— Source excerpt —
--------------------------------
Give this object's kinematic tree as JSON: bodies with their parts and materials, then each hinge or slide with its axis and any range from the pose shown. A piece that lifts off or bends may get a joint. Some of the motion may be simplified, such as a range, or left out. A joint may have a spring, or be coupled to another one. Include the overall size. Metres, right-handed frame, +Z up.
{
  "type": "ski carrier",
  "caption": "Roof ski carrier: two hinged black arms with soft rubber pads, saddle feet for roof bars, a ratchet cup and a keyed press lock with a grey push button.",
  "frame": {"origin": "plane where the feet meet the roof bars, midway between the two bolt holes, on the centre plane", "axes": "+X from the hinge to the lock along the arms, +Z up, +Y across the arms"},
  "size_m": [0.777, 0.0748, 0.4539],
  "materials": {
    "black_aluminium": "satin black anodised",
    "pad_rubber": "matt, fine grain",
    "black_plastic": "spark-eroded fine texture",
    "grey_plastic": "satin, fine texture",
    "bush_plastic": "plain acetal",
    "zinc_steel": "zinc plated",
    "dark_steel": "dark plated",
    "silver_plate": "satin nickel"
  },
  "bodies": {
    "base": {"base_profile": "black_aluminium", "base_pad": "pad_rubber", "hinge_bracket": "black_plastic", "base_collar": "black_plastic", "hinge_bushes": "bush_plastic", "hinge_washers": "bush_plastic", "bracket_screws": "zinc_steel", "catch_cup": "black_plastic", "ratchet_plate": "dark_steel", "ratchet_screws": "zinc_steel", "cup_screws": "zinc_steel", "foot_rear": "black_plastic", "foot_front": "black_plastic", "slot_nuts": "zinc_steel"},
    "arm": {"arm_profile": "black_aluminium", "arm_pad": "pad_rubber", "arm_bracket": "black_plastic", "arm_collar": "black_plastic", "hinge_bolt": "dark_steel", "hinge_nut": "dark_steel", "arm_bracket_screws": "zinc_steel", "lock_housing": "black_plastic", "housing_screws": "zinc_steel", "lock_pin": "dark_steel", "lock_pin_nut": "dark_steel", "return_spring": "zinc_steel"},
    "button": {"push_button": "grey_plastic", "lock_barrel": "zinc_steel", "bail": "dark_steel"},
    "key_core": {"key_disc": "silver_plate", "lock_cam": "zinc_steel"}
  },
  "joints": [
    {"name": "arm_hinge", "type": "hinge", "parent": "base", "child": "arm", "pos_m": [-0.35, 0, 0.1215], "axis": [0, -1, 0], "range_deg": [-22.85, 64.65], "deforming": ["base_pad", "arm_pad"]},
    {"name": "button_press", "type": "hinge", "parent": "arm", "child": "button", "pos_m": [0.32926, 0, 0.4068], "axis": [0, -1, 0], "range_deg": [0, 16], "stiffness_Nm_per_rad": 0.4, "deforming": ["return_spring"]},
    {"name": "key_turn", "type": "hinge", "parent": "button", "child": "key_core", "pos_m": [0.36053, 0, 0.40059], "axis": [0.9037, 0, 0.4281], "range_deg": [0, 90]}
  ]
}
--------------------------------
— What is expected —
Copy out the material word for word and line for line.

— Answer to this exercise —
Give this object's kinematic tree as JSON: bodies with their parts and materials, then each hinge or slide with its axis and any range from the pose shown. A piece that lifts off or bends may get a joint. Some of the motion may be simplified, such as a range, or left out. A joint may have a spring, or be coupled to another one. Include the overall size. Metres, right-handed frame, +Z up.
{
  "type": "ski carrier",
  "caption": "Roof ski carrier: two hinged black arms with soft rubber pads, saddle feet for roof bars, a ratchet cup and a keyed press lock with a grey push button.",
  "frame": {"origin": "plane where the feet meet the roof bars, midway between the two bolt holes, on the centre plane", "axes": "+X from the hinge to the lock along the arms, +Z up, +Y across the arms"},
  "size_m": [0.777, 0.0748, 0.4539],
  "materials": {
    "black_aluminium": "satin black anodised",
    "pad_rubber": "matt, fine grain",
    "black_plastic": "spark-eroded fine texture",
    "grey_plastic": "satin, fine texture",
    "bush_plastic": "plain acetal",
    "zinc_steel": "zinc plated",
    "dark_steel": "dark plated",
    "silver_plate": "satin nickel"
  },
  "bodies": {
    "base": {"base_profile": "black_aluminium", "base_pad": "pad_rubber", "hinge_bracket": "black_plastic", "base_collar": "black_plastic", "hinge_bushes": "bush_plastic", "hinge_washers": "bush_plastic", "bracket_screws": "zinc_steel", "catch_cup": "black_plastic", "ratchet_plate": "dark_steel", "ratchet_screws": "zinc_steel", "cup_screws": "zinc_steel", "foot_rear": "black_plastic", "foot_front": "black_plastic", "slot_nuts": "zinc_steel"},
    "arm": {"arm_profile": "black_aluminium", "arm_pad": "pad_rubber", "arm_bracket": "black_plastic", "arm_collar": "black_plastic", "hinge_bolt": "dark_steel", "hinge_nut": "dark_steel", "arm_bracket_screws": "zinc_steel", "lock_housing": "black_plastic", "housing_screws": "zinc_steel", "lock_pin": "dark_steel", "lock_pin_nut": "dark_steel", "return_spring": "zinc_steel"},
    "button": {"push_button": "grey_plastic", "lock_barrel": "zinc_steel", "bail": "dark_steel"},
    "key_core": {"key_disc": "silver_plate", "lock_cam": "zinc_steel"}
  },
  "joints": [
    {"name": "arm_hinge", "type": "hinge", "parent": "base", "child": "arm", "pos_m": [-0.35, 0, 0.1215], "axis": [0, -1, 0], "range_deg": [-22.85, 64.65], "deforming": ["base_pad", "arm_pad"]},
    {"name": "button_press", "type": "hinge", "parent": "arm", "child": "button", "pos_m": [0.32926, 0, 0.4068], "axis": [0, -1, 0], "range_deg": [0, 16], "stiffness_Nm_per_rad": 0.4, "deforming": ["return_spring"]},
    {"name": "key_turn", "type": "hinge", "parent": "button", "child": "key_core", "pos_m": [0.36053, 0, 0.40059], "axis": [0.9037, 0, 0.4281], "range_deg": [0, 90]}
  ]
}